There's also the other problem with counterspellers. Great, so a caster uses his turn, and at best stops one of our four casters. Except if he cast an actual spell he could do more than that, and in any case the other three rofflestomp him.

And apparently, no one wants to discuss the actual topic anymore. Which is not some irrelevant tangent about counterspelling, but is an archetype balance problem.

Tyndmyr
2011-03-26, 01:46 PM
That is not the manner in which organizations work.

Pop open Complete Champion. It's all in there.


There's also the other problem with counterspellers. Great, so a caster uses his turn, and at best stops one of our four casters. Except if he cast an actual spell he could do more than that, and in any case the other three rofflestomp him.

Oh dear...you really do think EVERYONE plays casters...Ok, I've played in all caster parties, but it's the exception, not the rule. Some people do play other things.

And a good counterspeller does not use his turn to stop you, then die. Oh no, he casts spells like everyone else. And also counters you. Action advantage. It's among the most powerful things in the game, when combined with spellcasting.


And apparently, no one wants to discuss the actual topic anymore. Which is not some irrelevant tangent about counterspelling, but is an archetype balance problem.

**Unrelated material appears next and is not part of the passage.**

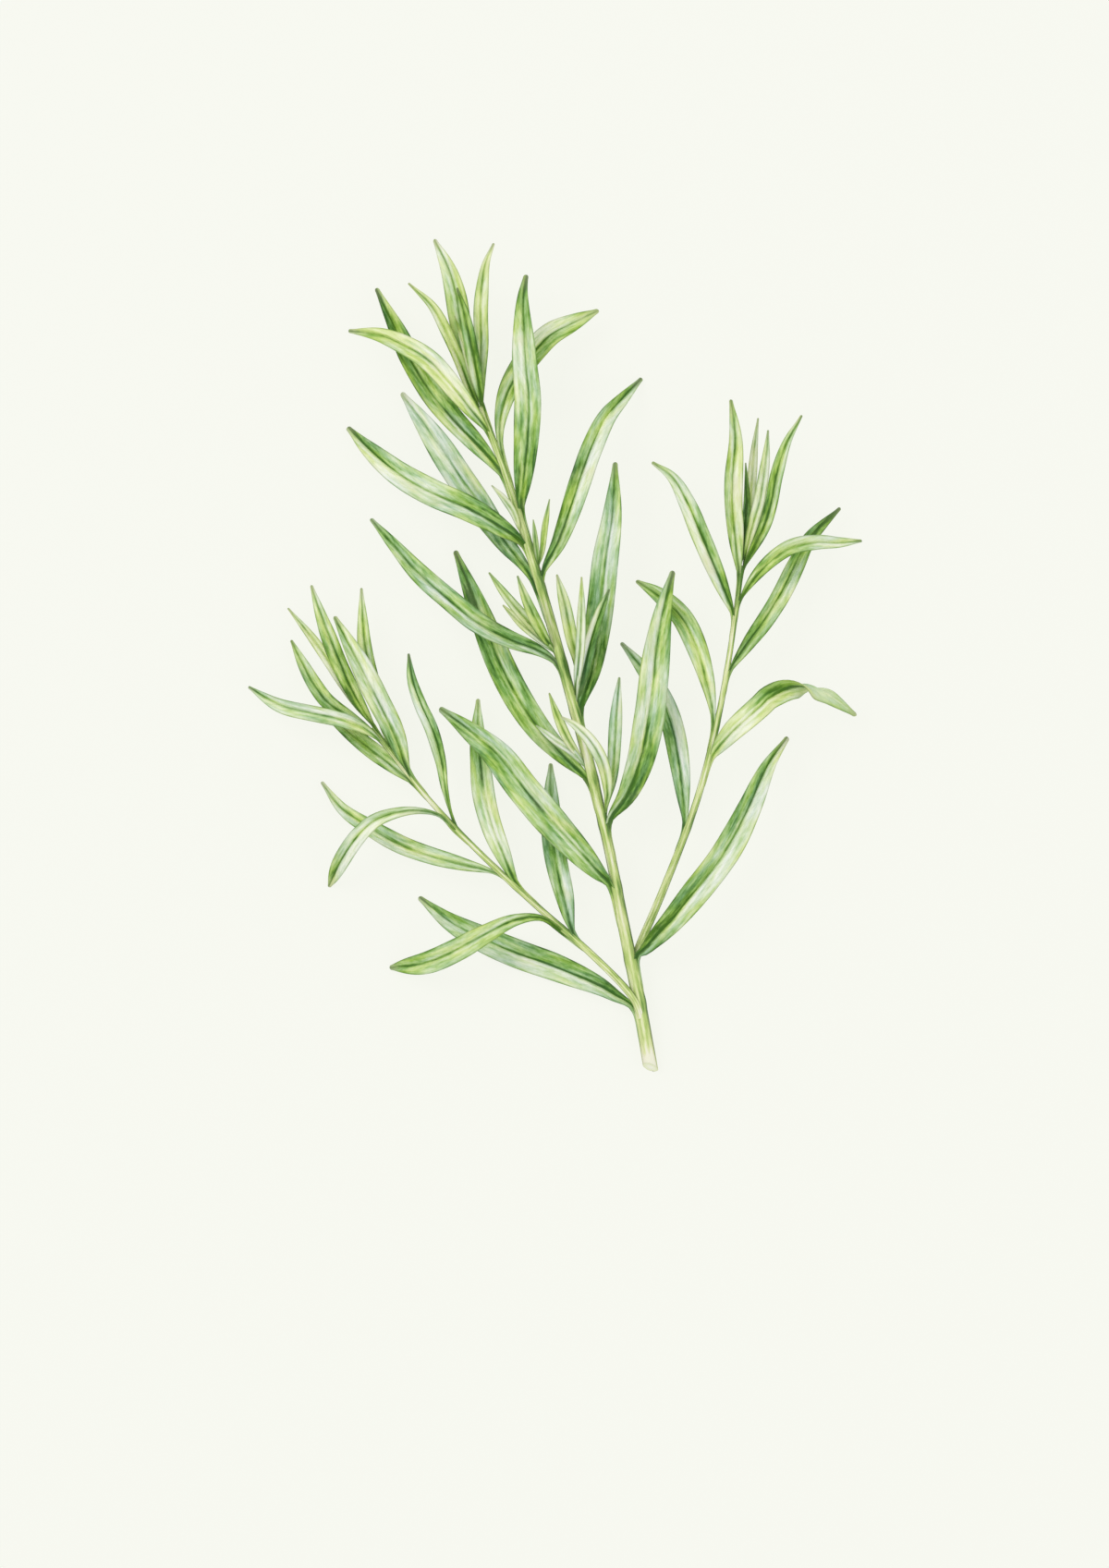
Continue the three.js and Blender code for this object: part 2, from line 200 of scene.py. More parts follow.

I've given up trying to get it back on topic...but the value of counterspelling shows a specific value on skills, which can be used to become immune to counterspelling except via the dispel route. Note that the dispel route is the one that requires the CL check, so, with a bit of CL pumping, that can be managed.

averagejoe
2011-03-26, 02:02 PM
The Mod They Call Me: I'd like to keep this open, but it has been completely off topic for too long. Thread locked.